Nakamura：A major reason for this growth is the dramatic improvement in the performance of the sequencers used to determine the nucleotide sequences. Among others, the performance of the latest system, called the next-generation sequencer, is four to five digits higher than the conventional system. Accordingly, the volume of the data archived is growing. In addition, the INSD is designed to ensure that DDBJ, GenBank, and EMBL-Bank share the same data. A massive amount of data are copied between them. The performance level required for another service that NIG provides, specifically its computing service using its supercomputer, is also becoming higher and higher.
It sounds as if the ICT infrastructure that supports research activities is subject to a heavy load. What is its environment like at the moment?
Ogasawara：Regarding the supercomputer, its architecture was revised at the time of the recent procurement, and the operating software was completely rewritten toaccommodate the new architecture.. As a result, its operational performance has been massively improved. The previous supercomputer had a logical peak operation performance of 20 TFLOPS, whereas the current one has reached 169 TFLOPS. This is expected to increase to 366 TFLOPS after an interim upgrade. An upgrade was made to its storage capacity as well. The previous supercomputer had 0.65 PB on disk and 0.75 on tape. The current one has a capacity of 2 PB for computation and a separate capacity of 3 PB for the archive. After the interim upgrade, these will be raised to 7 PB and 5.5 PB, respectively.
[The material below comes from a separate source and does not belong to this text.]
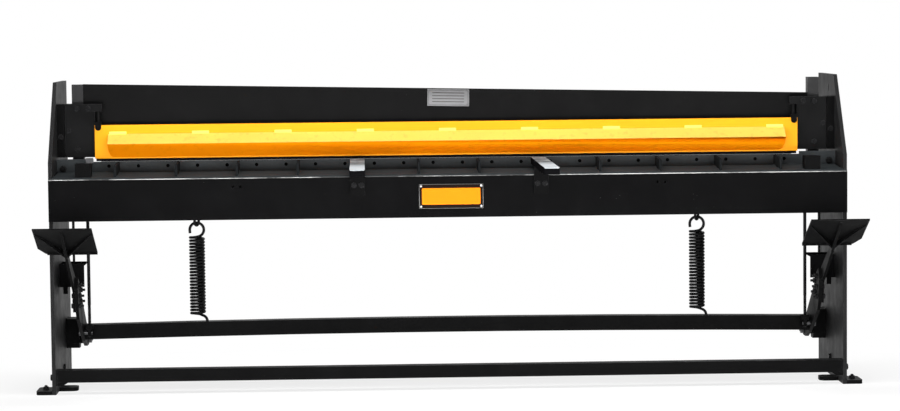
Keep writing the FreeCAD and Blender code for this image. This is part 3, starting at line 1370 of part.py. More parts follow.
def build_hold_down():
    """Hold-down bar, guard, and the rods that it hangs and slides on."""
    half = HOLD_LENGTH / 2
    bar = box(-half, half, HOLD_Y, HOLD_Y + HOLD_THICK, HOLD_BOTTOM, HOLD_TOP)
    save("hold_down_bar", bar)
    half = GUARD_LENGTH / 2
    guard_z = HOLD_BOTTOM + GUARD_RISE
    guard = box(-half, half, GUARD_Y, HOLD_Y, guard_z, guard_z + GUARD_HEIGHT)
    save("guard_plate", guard)
    save("guard_lip", guard_lip(), *guard_tabs())
    half = ROD_BLOCK / 2
    block = box(HANGER_X - half, HANGER_X + half, HOLD_Y, HOLD_Y + ROD_BLOCK,
                HOLD_TOP, HOLD_TOP + ROD_BLOCK)
    hook_y = GUARD_Y - 2 * GUARD_THICK
    hook = box(HANGER_X - half, HANGER_X + half, hook_y, GUARD_Y, HOLD_TOP, HOLD_TOP + ROD_BLOCK)
    over = box(HANGER_X - half, HANGER_X + half, GUARD_Y, HOLD_Y, guard_z + GUARD_HEIGHT,
               HOLD_TOP + ROD_BLOCK)
    round_end = cylinder(half, Vec(HANGER_X, hook_y, HOLD_TOP), Y_AXIS, 2 * GUARD_THICK)
    block = join(block, hook, over, round_end)
    rod_z = HOLD_TOP + half
    start = Vec(HANGER_X, HANGER_Y, rod_z)
    block = drill(block, HANGER_ROD / 2 + RUN_GAP, start, Z_AXIS, half)
    save("hanger_blocks", *both_sides([block]))
    rod = cylinder(HANGER_ROD / 2, start, Z_AXIS, HANGER_TOP - rod_z)
    save("hanger_rods", *both_sides([rod]))


# Return springs


def arc_edge(start, corner, end):
    """The arc that leaves start and meets end along the lines to a corner."""
    middle = (start + end) * 0.5
    cosine = (middle - start).Length / (corner - start).Length
    if cosine > 0.9999999:
        return Part.LineSegment(start, end).toShape()
    peak = middle + (corner - middle) * (cosine / (1 + cosine))
    return Part.Arc(start, peak, end).toShape()


def biarc(start, out, end, into):
    """Two arcs that join two points and leave and arrive along two unit directions."""
    span = end - start
    both = out + into
    spread_out = 2 * (1 - out.dot(into))
    along = span.dot(both)
    reach = (math.sqrt(along ** 2 + spread_out * span.dot(span)) - along) / spread_out
    first, second = start + out * reach, end - into * reach
    joint = (first + second) * 0.5
    return [arc_edge(start, first, joint), arc_edge(joint, second, end)]


def coil_station(quarters):
    """Point and direction on the coil, so many quarter turns up from its lowest left point."""
    radius = (SPRING_DIAMETER - SPRING_WIRE) / 2
    angle = math.pi + quarters * math.pi / 2
    low = SPRING_HOOK_Z - SPRING_HOOK_RISE - SPRING_TURNS * SPRING_PITCH
    point = Vec(radius * math.cos(angle), radius * math.sin(angle), low + quarters * SPRING_PITCH / 4)
    climb = SPRING_PITCH / (2 * math.pi)
    ahead = Vec(-radius * math.sin(angle), radius * math.cos(angle), climb)
    return point, ahead.normalize()


def hook_station(degrees):
    """Point and direction on the round hook, which stands upright over the coil."""
    angle = math.radians(degrees)
    point = Vec(SPRING_HOOK_RADIUS * math.cos(angle), 0,
                SPRING_HOOK_Z + SPRING_HOOK_RADIUS * math.sin(angle))
    return point, Vec(-math.sin(angle), 0, math.cos(angle))


def spring_stations():
    """Points and directions of the wire: tail, lead-in, coil, lead-out and hook."""
    radius = (SPRING_DIAMETER - SPRING_WIRE) / 2
    first, _ = coil_station(0)
    last, _ = coil_station(4 * SPRING_TURNS)
    bend_z = bar_top(SPRING_X + SPRING_TAIL_X) + 1.0
    stations = [
        (Vec(SPRING_TAIL_X, 0, bend_z), Vec(0, 0, 1)),
        (Vec(radius * 0.78, radius * 0.35, first.z - 10.5), Vec(-0.93, 0.25, 0.3).normalize()),
        (Vec(0, radius * 0.86, first.z - 5.0), Vec(-1, 0, 0.12).normalize()),
    ]
    stations += [coil_station(quarters) for quarters in range(4 * SPRING_TURNS + 1)]
    stations.append(
        (Vec(-radius * 0.12, -radius * 0.6, last.z + 2.6), Vec(0.96, 0.12, 0.2).normalize())
    )
    stations += [hook_station(degrees) for degrees in (-50, 28, 106, 185)]
    return stations


def spring_path():
    """The wire's centre line: biarcs between the stations, and a straight piece at each end."""
    stations = spring_stations()
    tail = Vec(0, 0, SPRING_TAIL_IN + TUBE_WALL + 1.0)
    start = stations[0][0] - tail
    edges = [Part.LineSegment(start, stations[0][0]).toShape()]
    for (p0, t0), (p1, t1) in zip(stations, stations[1:]):
        edges += biarc(p0, t0, p1, t1)
    end, out = stations[-1]
    edges.append(Part.LineSegment(end, end + out * SPRING_WIRE).toShape())
    return edges, start


def least_gap(edges):
    """The least gap of the wire to itself, from points along its centre line."""
    points = []
    travelled = 0.0
    for edge in edges:
        for point in edge.discretize(5)[:-1]:
            if points:
                travelled += (point - points[-1][0]).Length
            points.append((point, travelled))
    reach = 4 * SPRING_WIRE
    least = math.inf
    for i, (point, place) in enumerate(points):
        for other, further in points[i + 1:]:
            if further - place > 4 * SPRING_DIAMETER:
                break
            if further - place > reach:
                least = min(least, (other - point).Length)
    return least - SPRING_WIRE


def return_spring():
    """One spring, as one unbroken round wire, with its axis at X = 0 and Y = 0."""
    edges, start = spring_path()
    print("least gap of the spring wire to itself:", round(least_gap(edges), 2))
    section = Part.Wire([Part.makeCircle(SPRING_WIRE / 2, start, Z_AXIS)])
    sweep = Part.BRepOffsetAPI.MakePipeShell(Part.Wire(edges))
    sweep.add(section)
    sweep.build()
    sweep.makeSolid()
    solid = sweep.shape()
    length = sum(edge.Length for edge in edges)
    expected = math.pi * (SPRING_WIRE / 2) ** 2 * length
    print("spring wire length", round(length), "volume ratio", round(solid.Volume / expected, 4))
    return solid


def eye_bolt(x):
    """The eye that the hook hangs on, with its stem up through the cross member."""
    hook_under = SPRING_HOOK_Z + SPRING_HOOK_RADIUS - SPRING_WIRE / 2
    centre = Vec(x, SPRING_Y, hook_under - SEAT_GAP + EYE_RADIUS - EYE_WIRE_RADIUS)
    turn = math.radians(EYE_TURN + 90)
    normal = Vec(math.cos(turn), math.sin(turn), 0)
    ring = Part.makeTorus(EYE_RADIUS, EYE_WIRE_RADIUS, centre, normal)
    top = MEMBER_Z + MEMBER_HEIGHT + 1.2 * EYE_STEM
    start = centre + Z_AXIS * EYE_RADIUS
    return join(ring, cylinder(EYE_STEM / 2, start, Z_AXIS, top - start.z))


def build_springs():
    """The two return springs, and the eye bolts with their nuts."""
    spring = return_spring()
    for node, x in (("right_return_spring", SPRING_X), ("left_return_spring", -SPRING_X)):
        placed = spring.copy()
        placed.translate(Vec(x, SPRING_Y, 0))
        save(node, placed)
    save("spring_eye_bolts", eye_bolt(SPRING_X), eye_bolt(-SPRING_X))
    nuts = []
    for x in (-SPRING_X, SPRING_X):
        nuts.append(nut(EYE_STEM, Vec(x, SPRING_Y, MEMBER_Z), -Z_AXIS))
        nuts.append(nut(EYE_STEM, Vec(x, SPRING_Y, MEMBER_Z + MEMBER_HEIGHT), Z_AXIS))
    save("spring_eye_nuts", *nuts)


os.makedirs("parts", exist_ok=True)
build_stand()
build_table()
build_side_fittings()
build_treadle()
build_beam()
build_hold_down()
build_springs()
print("beam travel", round(TRAVEL, 2))
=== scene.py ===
"""Looks of the treadle guillotine shear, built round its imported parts.

Sizes are in millimetres, in the frame whose Y = 0 is the front edge of the side plates. A Shape is
built in that frame and turned into the scene's metres when it becomes a piece.
"""
import logging
import math
from dataclasses import dataclass
from enum import Enum
from functools import cached_property
from typing import ClassVar

import bmesh
import bpy
from mathutils import Matrix, Vector


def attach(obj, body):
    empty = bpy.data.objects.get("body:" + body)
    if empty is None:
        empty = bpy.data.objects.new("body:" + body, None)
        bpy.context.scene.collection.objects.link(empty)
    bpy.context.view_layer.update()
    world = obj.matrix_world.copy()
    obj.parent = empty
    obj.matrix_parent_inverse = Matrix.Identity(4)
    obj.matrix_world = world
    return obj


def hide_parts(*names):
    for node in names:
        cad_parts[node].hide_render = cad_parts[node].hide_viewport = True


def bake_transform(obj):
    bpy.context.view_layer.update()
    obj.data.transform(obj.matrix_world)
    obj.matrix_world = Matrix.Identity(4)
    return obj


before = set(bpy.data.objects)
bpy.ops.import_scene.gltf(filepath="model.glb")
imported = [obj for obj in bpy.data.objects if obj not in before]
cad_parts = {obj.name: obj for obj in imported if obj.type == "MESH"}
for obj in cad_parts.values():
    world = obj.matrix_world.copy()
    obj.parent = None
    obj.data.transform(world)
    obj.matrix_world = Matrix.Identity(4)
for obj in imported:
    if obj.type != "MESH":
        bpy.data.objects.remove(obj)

LOG = logging.getLogger("shear")

Point = tuple[float, float, float]
Pair = tuple[float, float]
Colour = tuple[float, float, float]
Socket = bpy.types.NodeSocket
Bead = tuple[Point, Point, float]
Station = tuple[Vector, Vector]

MM = 0.001
FRONT_SHIFT = 23.5

# Directions on the machine's right half
OUTWARD, BACK, UP = Vector((1, 0, 0)), Vector((0, 1, 0)), Vector((0, 0, 1))
INWARD, FORWARD, DOWN = -OUTWARD, -BACK, -UP

# Colours under and on the paint, with the ledge's painted light and the bend's painted highlight
WHITE = (1.0, 1.0, 1.0, 1.0)
WORN_GREY = (0.09, 0.09, 0.093)
CHIP_GREY = (0.22, 0.22, 0.21)
RUBBED_GREY = (0.12, 0.12, 0.123)
RUBBED_OXIDE = (0.10, 0.10, 0.104)
# Dust on the ledge, made lighter and bluer as painted light
LEDGE_DUST_AND_PAINTED_LIGHT = (0.028, 0.032, 0.034)
# Painted highlight along the apron's bend
PAINTED_BEND_HIGHLIGHT = (0.62, 0.62, 0.61)
ARM_BLACK = (0.004, 0.004, 0.0045)


class Side(Enum):
    """The two sides of the machine, by the sign of X."""

    LEFT = -1
    RIGHT = 1

    def x(self, value: float) -> float:
        """Gives a distance from the middle its side's sign."""
        return self.value * value


class Body(Enum):
    """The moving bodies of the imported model."""

    FRAME = "frame"
    TREADLE = "treadle"
    BEAM = "beam"
    HOLD_DOWN = "hold_down"


class Slot(Enum):
    """The record's material slots."""

    COAT = "charcoal_paint"
    BRIGHT = "bright_steel"
    OXIDE = "black_oxide"
    GUARD = "guard_yellow"
    LABEL = "label_yellow"
    PLATE = "bare_aluminium"


def metres(point: Point | Vector) -> Vector:
    """Turns a point in millimetres into the scene's metres."""
    x, y, z = point
    return Vector((x, y + FRONT_SHIFT, z)) * MM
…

A notable characteristic of the system lies in its heavy I/O load. At peak times, there are as many as 500,000 data entries a day. It is fairly difficult to create database indices. We pay a lot of attention to increasing the speed of the I/O process. For example, we have introduced a Lustre parallel-distributed file system. Regarding computer nodes, there is one FAT node with a 10 TB memory, two medium nodes with 2 TB of memory each, and 352 thin nodes with 64 GB of memory each, all of which are in operation.
What about the network?
Ogasawara：Nearly 1,100 researchers have registered as DDBJ users. Almost every day, they upload nucleotide sequence data and conduct analysis using our supercomputer. Aside from that, DDBJ exchanges data with GenBank and EMBL-Bank. The traffic from outsiders is much higher than that inside the NIG premises. The data stored in DDBJ and the supercomputer computing resources constitute the key infrastructure supporting Japan’s DNA research, which is why the network needs to have a high level of performance and reliability. As SINET provides solid support in this respect, NIG manages to provide stable service to researchers. At the moment, we always have a bandwidth of 3 to 4 Gbps, and we have no complaints about the network.
Lastly, can you talk about future developments?
Nakamura：DDBJ will continue to fulfill its key missions of continuing to archive massive nucleotide sequence data and provide computer resources. However, as we have mentioned many times, there is no sign of a halt in the growth of data capacity or in performance improvements in sequencers and computers. As there is demand to make the most of network bandwidth, we have great expectations for the future development of SINET.